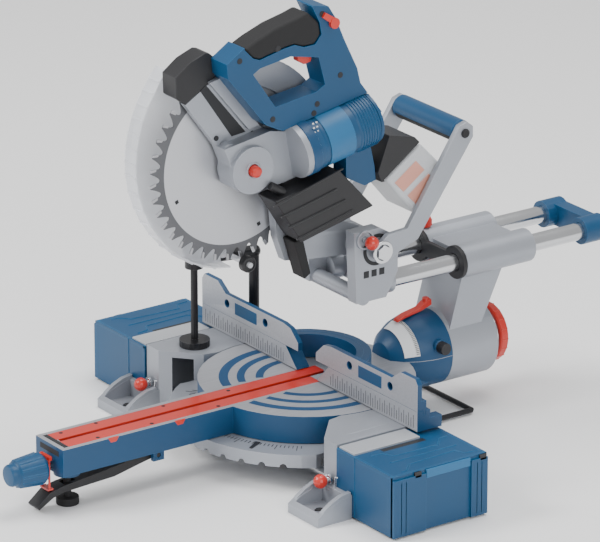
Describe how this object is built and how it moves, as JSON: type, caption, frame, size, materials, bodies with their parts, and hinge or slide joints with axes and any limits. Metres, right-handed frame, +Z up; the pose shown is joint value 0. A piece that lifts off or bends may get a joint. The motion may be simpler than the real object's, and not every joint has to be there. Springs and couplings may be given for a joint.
{
  "type": "sliding mitre saw",
  "caption": "Cordless sliding compound mitre saw with turntable, bevel arm on two rails, plunging head, blade guard, fence, hold-down clamp and side extensions.",
  "frame": {"origin": "on the floor under the middle of the saw's bounding box", "axes": "+X to the user's right along the fence, +Y away from the user along the rails, +Z up"},
  "size_m": [0.662, 0.887, 0.595],
  "materials": {
    "casting": "cast, satin silver",
    "blue_casting": "cast, painted blue, machined grey on top",
    "blue_plastic": "moulded, fine texture",
    "black_plastic": "moulded, fine texture",
    "rubber": "soft, ribbed",
    "red_plastic": "moulded",
    "black_steel": "blackened",
    "bright_steel": "ground",
    "blade_steel": "ground, carbide tips",
    "clear_plastic": "clear moulded",
    "pack_plastic": "moulded"
  },
  "bodies": {
    "base": {"base_casting": "casting", "fence_casting": "blue_casting"},
    "sliding_fence_left": {"sliding_fence_left": "casting"},
    "sliding_fence_right": {"sliding_fence_right": "casting"},
    "extension_left": {"extension_left": "blue_plastic", "extension_rods_left": "bright_steel"},
    "extension_right": {"extension_right": "blue_plastic", "extension_rods_right": "bright_steel"},
    "extension_lock_left": {"extension_lock_left": "red_plastic"},
    "extension_lock_right": {"extension_lock_right": "red_plastic"},
    "tilt_bar": {"tilt_bar": "black_steel"},
    "clamp": {"clamp_post": "black_steel"},
    "clamp_screw": {"clamp_screw": "black_steel"},
    "turntable": {"turntable": "blue_casting", "kerf_plate_left": "red_plastic", "kerf_plate_right": "red_plastic", "bevel_bolt": "bright_steel"},
    "mitre_lock": {"mitre_lock_knob": "blue_plastic", "mitre_lock_rod": "bright_steel"},
    "detent": {"detent_lever": "black_plastic", "detent_wire": "red_plastic"},
    "front_foot": {"front_foot": "rubber"},
    "bevel_stop_knob": {"bevel_stop_knob": "black_plastic"},
    "bevel_arm": {"bevel_arm": "casting", "bevel_pointer": "red_plastic", "bushing_cap": "black_plastic"},
    "bevel_lock_wheel": {"bevel_lock_wheel": "red_plastic"},
    "slide_lock_knob": {"slide_lock_knob": "red_plastic"},
    "carriage": {"carriage_bracket": "casting", "rail_left": "bright_steel", "rail_right": "bright_steel", "rail_end_cap": "blue_plastic"},
    "transport_lock_pin": {"transport_lock_pin": "red_plastic"},
    "head": {"gear_case": "casting", "upper_guard": "casting", "front_cap": "black_plastic", "head_arm": "casting", "motor_housing": "blue_plastic", "motor_end_plate": "blue_plastic", "handle": "blue_plastic", "grip": "rubber", "chute_cover": "black_plastic", "chip_deflector": "rubber", "head_pivot_pin": "bright_steel", "transport_arm_left": "casting", "transport_arm_right": "casting", "transport_grip": "blue_plastic", "battery_dock": "black_plastic"},
    "motor_rotor": {"motor_rotor": "bright_steel"},
    "blade": {"blade": "blade_steel", "spindle": "bright_steel", "inner_flange": "bright_steel", "outer_flange": "bright_steel", "arbor_bolt": "bright_steel"},
    "spindle_lock_button": {"spindle_lock_button": "red_plastic"},
    "lower_guard": {"lower_guard": "clear_plastic"},
    "guard_roller": {"guard_roller": "black_plastic"},
    "trigger": {"trigger": "red_plastic"},
    "lock_off_lever": {"lock_off_lever": "red_plastic"},
    "battery_pack": {"battery_pack": "pack_plastic"}
  },
  "joints": [
    {"name": "sliding_fence_left_slide", "type": "slide", "parent": "base", "child": "sliding_fence_left", "axis": [-1, 0, 0], "range_m": [0, 0.12]},
    {"name": "sliding_fence_right_slide", "type": "slide", "parent": "base", "child": "sliding_fence_right", "axis": [1, 0, 0], "range_m": [0, 0.12]},
    {"name": "extension_left_slide", "type": "slide", "parent": "base", "child": "extension_left", "axis": [-1, 0, 0], "range_m": [0, 0.12]},
    {"name": "extension_right_slide", "type": "slide", "parent": "base", "child": "extension_right", "axis": [1, 0, 0], "range_m": [0, 0.12]},
    {"name": "extension_lock_left_pull", "type": "slide", "parent": "base", "child": "extension_lock_left", "axis": [0, -1, 0], "range_m": [0, 0.008], "stiffness_N_per_m": 400, "springref_m": -0.004},
    {"name": "extension_lock_right_pull", "type": "slide", "parent": "base", "child": "extension_lock_right", "axis": [0, -1, 0], "range_m": [0, 0.008], "stiffness_N_per_m": 400, "springref_m": -0.004},
    {"name": "tilt_bar_slide", "type": "slide", "parent": "base", "child": "tilt_bar", "axis": [0, 1, 0], "range_m": [0, 0.05]},
    {"name": "clamp_swing", "type": "hinge", "parent": "base", "child": "clamp", "pos_m": [-0.167, 0.0405, 0.086], "axis": [0, 0, 1], "range_deg": [0, 45]},
    {"name": "clamp_screw_travel", "type": "slide", "parent": "clamp", "child": "clamp_screw", "axis": [0, 0, 1], "range_m": [0, 0.06]},
    {"name": "mitre_swing", "type": "hinge", "parent": "base", "child": "turntable", "pos_m": [0, 0.0055, 0.086], "axis": [0, 0, 1], "range_deg": [-47, 47]},
    {"name": "mitre_lock_turn", "type": "hinge", "parent": "turntable", "child": "mitre_lock", "pos_m": [0, -0.3945, 0.056], "axis": [0, 1, 0], "range_deg": [-180, 180]},
    {"name": "detent_press", "type": "hinge", "parent": "turntable", "child": "detent", "pos_m": [0, -0.2345, 0.041], "axis": [1, 0, 0], "range_deg": [-3.5, 0], "stiffness_Nm_per_rad": 3, "springref_deg": 11.46},
    {"name": "front_foot_turn", "type": "hinge", "parent": "turntable", "child": "front_foot", "pos_m": [0, -0.3575, 0.026], "axis": [0, 0, 1], "range_deg": [-180, 180]},
    {"name": "bevel_stop_pull", "type": "slide", "parent": "turntable", "child": "bevel_stop_knob", "axis": [1, 0, 0], "range_m": [0, 0.006]},
    {"name": "bevel_tilt", "type": "hinge", "parent": "turntable", "child": "bevel_arm", "pos_m": [0, 0.2055, 0.0844], "axis": [0, 1, 0], "range_deg": [-33, 47]},
    {"name": "bevel_lock_turn", "type": "hinge", "parent": "bevel_arm", "child": "bevel_lock_wheel", "pos_m": [0, 0.2935, 0.0844], "axis": [0, 1, 0], "range_deg": [-60, 60]},
    {"name": "slide_lock_turn", "type": "hinge", "parent": "bevel_arm", "child": "slide_lock_knob", "pos_m": [-0.04, 0.2215, 0.236], "axis": [0, 0, 1], "range_deg": [-180, 180]},
    {"name": "carriage_slide", "type": "slide", "parent": "bevel_arm", "child": "carriage", "axis": [0, 1, 0], "range_m": [-0.085, 0.09]},
    {"name": "transport_lock_pull", "type": "slide", "parent": "carriage", "child": "transport_lock_pin", "axis": [1, 0, 0], "range_m": [0, 0.01]},
    {"name": "head_plunge", "type": "hinge", "parent": "carriage", "child": "head", "pos_m": [0, 0.0705, 0.261], "axis": [1, 0, 0], "range_deg": [0, 52], "stiffness_Nm_per_rad": 14, "springref_deg": -91.67},
    {"name": "blade_spin", "type": "hinge", "parent": "head", "child": "blade", "pos_m": [0, -0.1035, 0.395], "axis": [1, 0, 0], "continuous": true},
    {"name": "motor_spin", "type": "hinge", "parent": "head", "child": "motor_rotor", "pos_m": [0.042, -0.0255, 0.414], "axis": [0, 0.9816, 0.1908], "continuous": true},
    {"name": "spindle_lock_press", "type": "slide", "parent": "head", "child": "spindle_lock_button", "axis": [-1, 0, 0], "range_m": [0, 0.0035], "stiffness_N_per_m": 500, "springref_m": -0.004},
    {"name": "lower_guard_swing", "type": "hinge", "parent": "head", "child": "lower_guard", "pos_m": [0, -0.1035, 0.395], "axis": [1, 0, 0], "range_deg": [-125, 0]},
    {"name": "guard_roller_spin", "type": "hinge", "parent": "lower_guard", "child": "guard_roller", "pos_m": [0, -0.0935, 0.262], "axis": [1, 0, 0], "continuous": true},
    {"name": "trigger_pull", "type": "hinge", "parent": "head", "child": "trigger", "pos_m": [0.033, -0.0115, 0.536], "axis": [1, 0, 0], "range_deg": [-6, 0], "stiffness_Nm_per_rad": 2, "springref_deg": 17.19},
    {"name": "lock_off_turn", "type": "hinge", "parent": "head", "child": "lock_off_lever", "pos_m": [0.052, 0.0095, 0.568], "axis": [1, 0, 0], "range_deg": [0, 20], "stiffness_Nm_per_rad": 0.3, "springref_deg": -28.65},
    {"name": "battery_pull", "type": "slide", "parent": "head", "child": "battery_pack", "axis": [0, 0.581, -0.8139], "range_m": [0, 0.035]}
  ],
  "couplings": [
    {"joint": "lower_guard_swing", "follows": "head_plunge", "ratio": -2.4},
    {"joint": "motor_spin", "follows": "blade_spin", "ratio": -5.5}
  ]
}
########################################
**PROBLEM**
Every line of the listing that holds "joints" should be found and copied.

**SOLVED PROBLEM**
Describe how this object is built and how it moves, as JSON: type, caption, frame, size, materials, bodies with their parts, and hinge or slide joints with axes and any limits. Metres, right-handed frame, +Z up; the pose shown is joint value 0. A piece that lifts off or bends may get a joint. The motion may be simpler than the real object's, and not every joint has to be there. Springs and couplings may be given for a joint.
  "joints": [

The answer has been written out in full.